I appreciate your quick response. I understand the use of a fake passthrough to use ReLU. My setup is that I am using MAX78002 and the model I am training is 1d model for time series classification. When I train with the above ReLU class, although my training AUC is good my evaluation result is poor performance. I think the main reason is the use of self.quantize in evaluation. When I remove it the evaluation result in performance similar to the training. Is the self.quantize important for ReLU class?

ermanok commented 5 months ago

self.quantize is required if you want to evaluate your quantized model, which you can have it using the quantize.py utility in the synthesis repo. The model checkpoint you obtained after model training still has floating point weights even the QAT has initiated. Are you sure that you are evaluating the quantized model?

LochanaMendis commented 5 months ago

Thanks for the clarification. Yes I am evaluating the quantized model. I am a bit concerned and trying understand where the issue for getting almost zero values as output for evaluation. As I understand, quantization is the process of converting floating point weights from a checkpoint file into fixed-point weights. The ReLU function does not have weights, so can you help me understand why quantization is needed?

ermanok commented 4 months ago

Just to be safe. In that mode, the quantization function rounds the numbers as in the hardware so it is guaranteed to have a matched output with the hardware even you have a non integer output before that layer...

LochanaMendis commented 4 months ago

Hi @ermanok, Thanks for the help. I have a different question. Is it possible that the evaluation performance metrics differ from the on-chip performance metrics? That is, can the model output from evaluation be different from the model output value taken from the inference on the chip for the same input?

ermanok commented 4 months ago

They should be exactly same, but if you run the evaluation on GPU, it sometimes produces slightly different outputs. These minor might cause rounding errors at some layers and these rounding errors accumulate until the last layer of the network. For some cases, the accumulated errors may cause different decisions at the output. But when the evaluation is run on CPU, the outputs of the model evaluation and hardware inference should be exactly same..

LochanaMendis commented 4 months ago

Thanks for the quick reply. Below is the evaluation output, when I print the model output values (2 class classification).
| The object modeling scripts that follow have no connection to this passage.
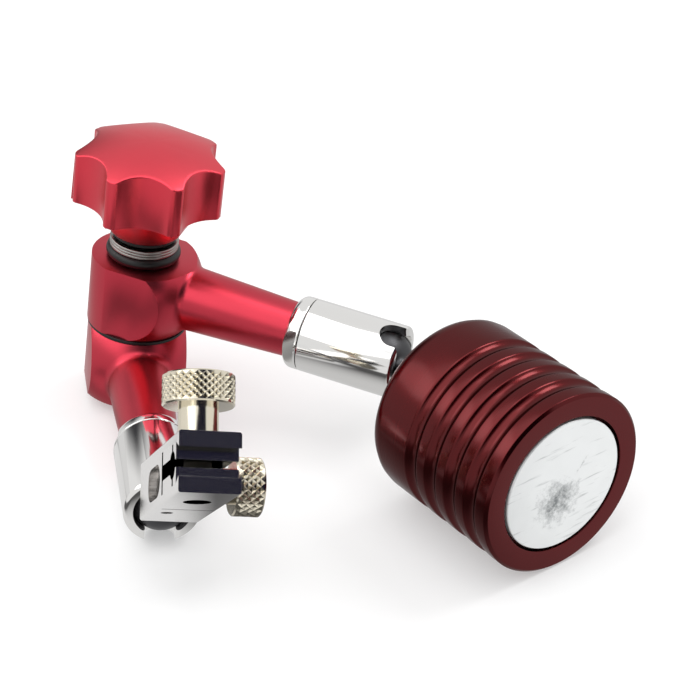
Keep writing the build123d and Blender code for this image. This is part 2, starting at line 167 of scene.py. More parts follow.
class SocketSizes(PropertyGroup):
    mouth_bore: length("Mouth bore", 4.35, "Radius of the opening that the ball sits behind")
    seat_play: length("Seat play", 0.05, "Gap between the ball and its seat")
    bore_play: length("Bore play", 0.15, "Gap between the ball and the straight bore")
    bore_depth: length("Bore depth", 7.6, "From the ball's centre to the end of the wide bore")
    spigot_bore: length("Spigot bore", 4.04, "Radius of the bore round the arm's spigot")
    edge_round: length("Mouth edge", 0.7, "Radius of the mouth's outer edge")
    ring_edge: length("Ring edge", 0.16, "Radius of the edges at the ring line")
    slot_width: length("Slot width", 4.8, "Width of the slots that let the neck swing aside")
    slot_depth: length("Slot depth", 4.0, "Depth of the slots from the mouth")
    slot_flare: length("Slot flare", 0.8, "Radius of the flared lips of the slots")
    collar_round: length("Collar round", 1.4, "Radius of the collar's shoulder")
    collar_flat: length("Collar flat", 5.3, "From the axis to each wrench flat of the collar")
    upper_turn: angle("Upper slot turn", -15, "Turn of the upper socket's slots about the arm")
    lower_turn: angle("Lower slot turn", 0, "Turn of the lower socket's slots about the arm")


class ArmSizes(PropertyGroup):
    shank_radius: length("Shank radius", 4.62, "Radius of the arm next to its collar")
    head_sphere: length("Head ball", 10.6, "Radius of the rounded side of the head")
    taper: FloatProperty(name="Taper", description="Growth of the arm's radius towards its head", default=0.044)
    root_round: length("Root round", 2.0, "Radius of the cove between arm and head")
    edge_round: length("Edge round", 0.18, "Softened edges of the head")
    spindle_bore: length("Spindle bore", 2.55, "Radius of the bore across the head")
    cone_bore: length("Cone bore", 4.05, "Radius of the wide end of that bore")
    cone_depth: length("Cone depth", 7.0, "Depth of the wide end")


class KnobSizes(PropertyGroup):
    lobes: IntProperty(name="Lobes", description="How many lobes the star knob has", default=7)
    valley_radius: length("Valley radius", 9.85, "From the axis to the bottom of each flute")
    flute_radius: length("Flute radius", 6.9, "Radius of each flute")
    tip_round: length("Tip round", 0.6, "Radius of the corners between lobe and flute")
    height: length("Lobe height", 8.4, "Height of the lobes at their tips")
    dome: length("Dome", 2.6, "How far the top stands above the tips")
    top_edge: length("Top edge", 0.25, "Softened edge of the top")
    under_edge: length("Under edge", 0.7, "Softened edge underneath")
    hub_height: length("Hub height", 5.2, "Height of the cone under the lobes")
    hub_radius: length("Hub radius", 6.0, "Radius of the cone's lower end")
    hub_top_radius: length("Hub top radius", 8.7, "Radius of the cone's upper end")
    bore_radius: length("Insert bore", 4.0, "Radius of the bore for the insert")
    phase: angle("Phase", -19, "Turn of the first lobe from the upper arm")


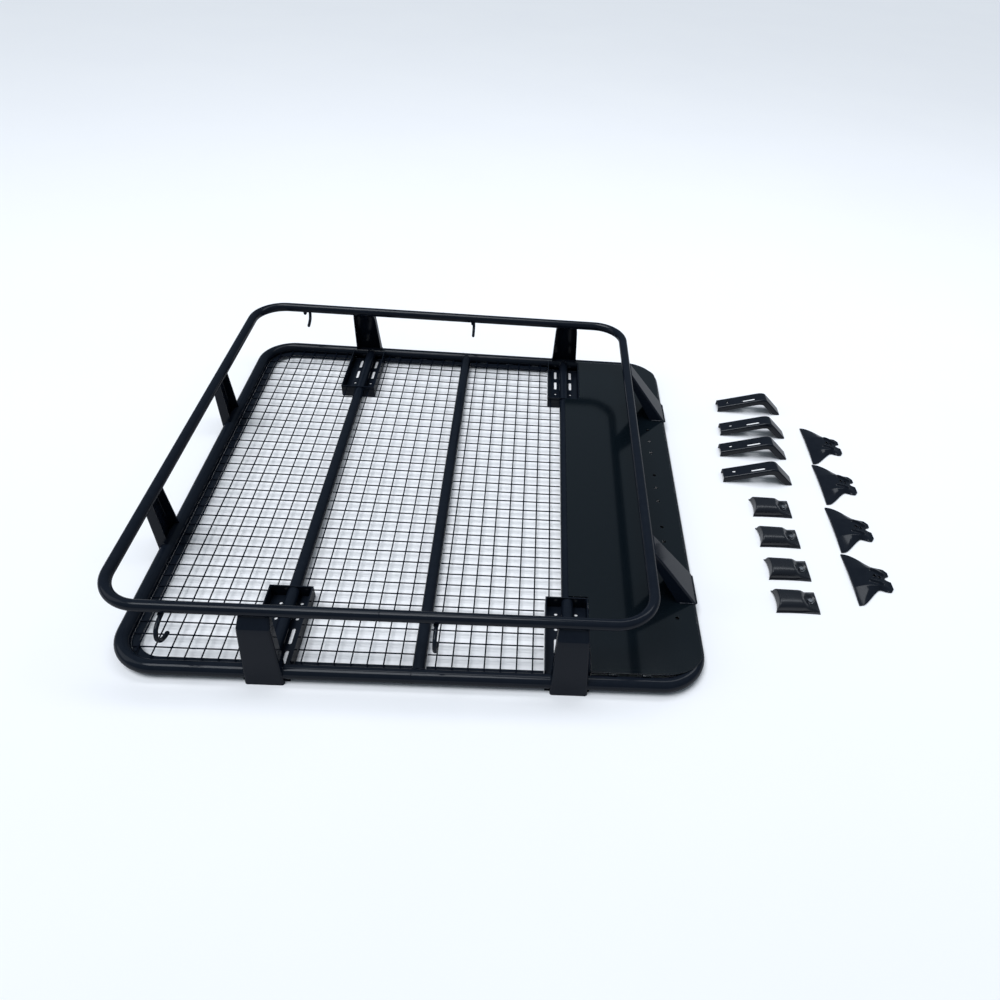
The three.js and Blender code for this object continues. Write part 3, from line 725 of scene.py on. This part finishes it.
def upright(name, rail_inset, matrix, node_name):
    """Folded upright over the frame's tube, notched under the rail and welded to both."""
    knee, head = -rail_inset + RAIL_R + 17, -rail_inset + 9
    made = shape([folded([
        (BASE_R + 6, 0, *UPRIGHT_FOOT), (knee, KNEE_Z, *UPRIGHT_KNEE),
        (head, RAIL_Z - 10, *UPRIGHT_HEAD),
    ], 0.12)], matrix)
    cut(made, [
        rod_part("x", -160, 160, (0, 0, BASE_Z), BASE_R + 0.2, 48),
        box_part((-160, -60, -5), (160, BASE_R - 2, BASE_Z)),
        rod_part("x", -160, 160, (0, -rail_inset, RAIL_Z), RAIL_R + 0.2, 48),
    ], matrix)
    softened(made, 0.6)
    welds = []
    for side in (-1, 1):
        u = side * 38.6
        welds.append(bead(arc((u, 0, BASE_Z), BASE_R + 0.9, 18, 92, "yz", 14), 1.9))
        u = side * 29.5
        welds.append(bead(arc((u, -rail_inset, RAIL_Z), RAIL_R + 0.6, -118, -52, "yz", 10), 1.5))
    across = RAIL_R * 0.6
    welds.append(bead([(-24, -rail_inset + across, RAIL_Z - RAIL_R * 0.85),
                       (24, -rail_inset + across, RAIL_Z - RAIL_R * 0.85)], 1.7))
    extended(made, welds, matrix)
    finished(made, name, "basket", "frame_paint", node_name)


for place, x in zip(("rear", "front"), UPRIGHT_X):
    for side, sign, turn in (("left", 1, 0), ("right", -1, 180)):
        upright(f"upright_{side}_{place}_fold", BASE_Y - RAIL_Y,
                placed(x, sign * BASE_Y, 0, turn), f"upright_{side}_{place}")
for side, y in zip(("right", "left"), REAR_UPRIGHT_Y):
    upright(f"upright_rear_{side}_fold", BASE_X + RAIL_REAR,
            placed(-BASE_X, y, 0, 90), f"upright_rear_{side}")

for side, sign in (("right", -1), ("left", 1)):
    matrix = placed(BASE_X, sign * STRUT_Y, 0, -90)
    rail_v = RAIL_FRONT - BASE_X
    foot = (BASE_R - 1.5, BASE_Z + 14, *STRUT_FOOT)
    head = (rail_v + RAIL_R + 3, RAIL_Z - 1, *STRUT_HEAD)
    middle = tuple((a + b) / 2 for a, b in zip(foot, head))
    made = shape([folded([foot, middle, head], 0.2)], matrix)
    cut(made, [
        rod_part("x", -200, 200, (0, 0, BASE_Z), BASE_R + 0.2, 48),
        box_part((-200, -200, 0), (200, 8.5, PANEL_Z + PANEL_T + 0.2)),
        rod_part("x", -200, 200, (0, rail_v, RAIL_Z), RAIL_R + 0.2, 48),
    ], matrix)
    softened(made, 0.6)
    welds = [bead([(-46, 15.6, BASE_Z + 12.2), (46, 15.6, BASE_Z + 12.2)], 2.2)]
    for end in (-1, 1):
        u = end * 52.4
        welds.append(bead([(u, 8, PANEL_Z + PANEL_T + 1), (u, -28, PANEL_Z + PANEL_T + 1)], 1.9))
        u = end * 30
        welds.append(bead(arc((u, rail_v, RAIL_Z), RAIL_R + 0.6, -70, 0, "yz", 10), 1.5))
    extended(made, welds, matrix)
    finished(made, f"front_strut_{side}_fold", "basket", "frame_paint", f"front_strut_{side}")

# ------------------------------------------------------------------ mounting trays


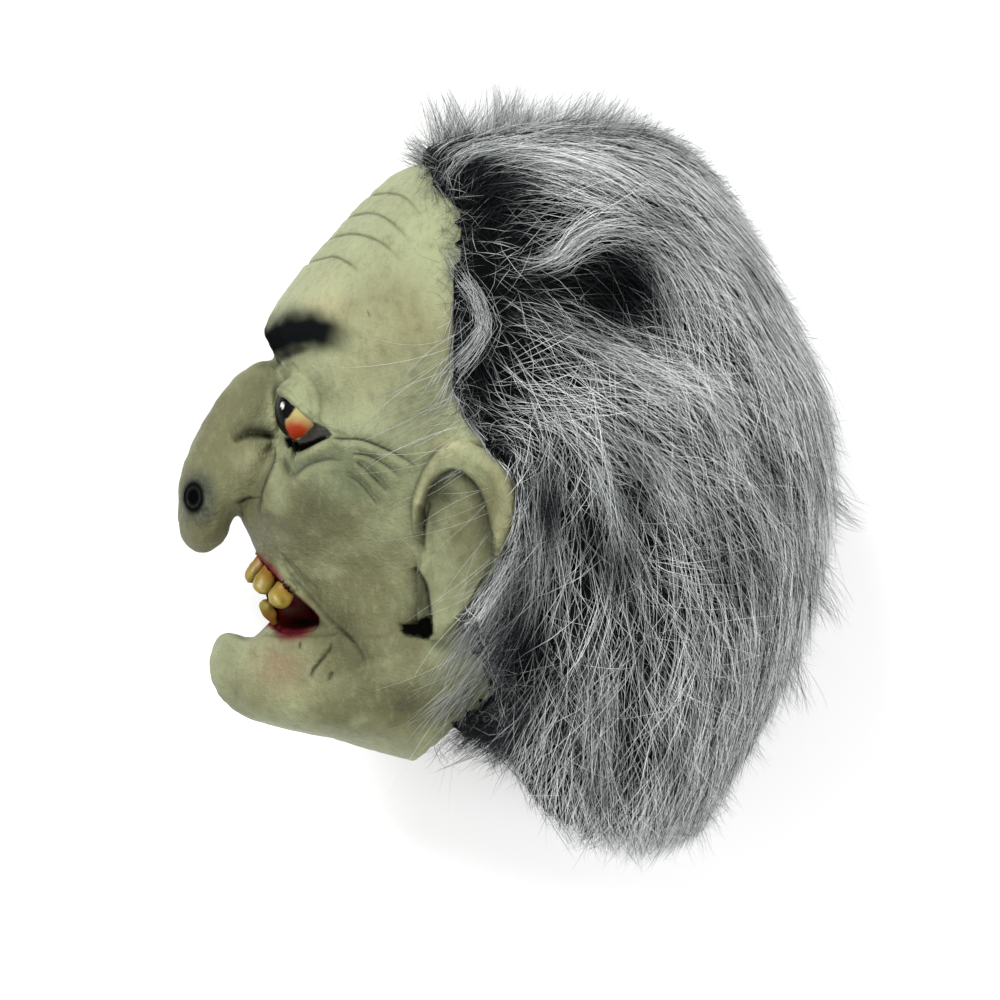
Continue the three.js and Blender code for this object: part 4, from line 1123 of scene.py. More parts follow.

I have 32 output bits set in the last layer.

==> Sample 8 output softmax: [0.56183845 0.43816155] output: [-0.01205444 -0.26068115] target: 0
==> Sample 9 output softmax: [0.6063965  0.39360353] output: [ 0.0803833  -0.35180664] target: 0
==> Sample 10 output softmax: [0.5462692 0.4537308] output: [-0.01034546 -0.19595337] target: 0
==> Sample 11 output softmax: [0.666334   0.33366603] output: [ 0.14724731 -0.5444031 ] target: 0
==> Sample 12 output softmax: [0.53087497 0.469125  ] output: [ 0.03030396 -0.09335327] target: 0
==> Sample 13 output softmax: [0.38312188 0.61687815] output: [-0.19671631  0.27960205] target: 1

I have changed the sample.py code to print above values and save all the test samples.

import numpy as np

def softmax(x): 
    """
    Compute softmax values for each sets of scores in x.
    Implemented by Lochana
    Arguments:
    x -- A numpy array of shape (n,) containing the raw scores

    Returns:
    A numpy array of same shape as x containing the softmax values
    """
    exp_scores = np.exp(x - np.max(x, axis=1, keepdims=True))  # Subtracting the maximum value for numerical stability
    return exp_scores / np.sum(exp_scores, axis=1, keepdims=True)

def generate(
        index,
        inputs,
        targets,  # pylint: disable=unused-argument
        outputs,  # pylint: disable=unused-argument
        dataset_name,
        search=False,  # pylint: disable=unused-argument
):
    """
    Save the element `index` from the `inputs` batch to a file named "sample_`dataset_name`.npy".
    If `search`, then check `outputs` against `targets` until a match is found.
    """
    if index >= len(inputs):
        raise ValueError('--generate-sample index is larger than the data batch size')

    sample_name = 'sample_' + dataset_name.lower()

    # FIXME: Implement search
    found  = False
    if search:
        for i in range(len(inputs)):
            output_softmax = softmax(outputs.cpu().numpy())
            print(f'==> Sample {i} output softmax: {output_softmax[i]} output: {outputs.cpu().numpy()[i]} target: {targets[i]}')
            if found:
                continue
            if ((targets[i]==1) and (output_softmax[i][1]>=0.5)):
                index = i
                print(f'==> Saving sample at index {index} to {sample_name}.npy')
                found = True

    print(f'==> Saving sample at index {index} to {sample_name}.npy')
    x = inputs[index].cpu().numpy().astype('int64')
    x = np.clip(x, -128, 127)
    np.save(sample_name, x, allow_pickle=False, fix_imports=False)

    # print('==> Savings all test samples to testdata_samples folder')
    # for i in range(len(inputs)):
    #     x = inputs[i].cpu().numpy().astype('int64')
    #     x = np.clip(x, -128, 127)
    #     np.save(f'testdata_samples/all_/{sample_name}_'+str(i)+f'_target_{targets[i]}', x, allow_pickle=False, fix_imports=False)

    return False

So when I give the saved sample test files to the chip, should the output from the chip be the same as the output values above (before softmax) but in q17.14 format?

ermanok commented 4 months ago

Yes, that is the expected output at the hardware...

github-actions[bot] commented 3 months ago

This issue has been marked stale because it has been open for over 30 days with no activity. It will be closed automatically in 10 days unless a comment is added or the "Stale" label is removed.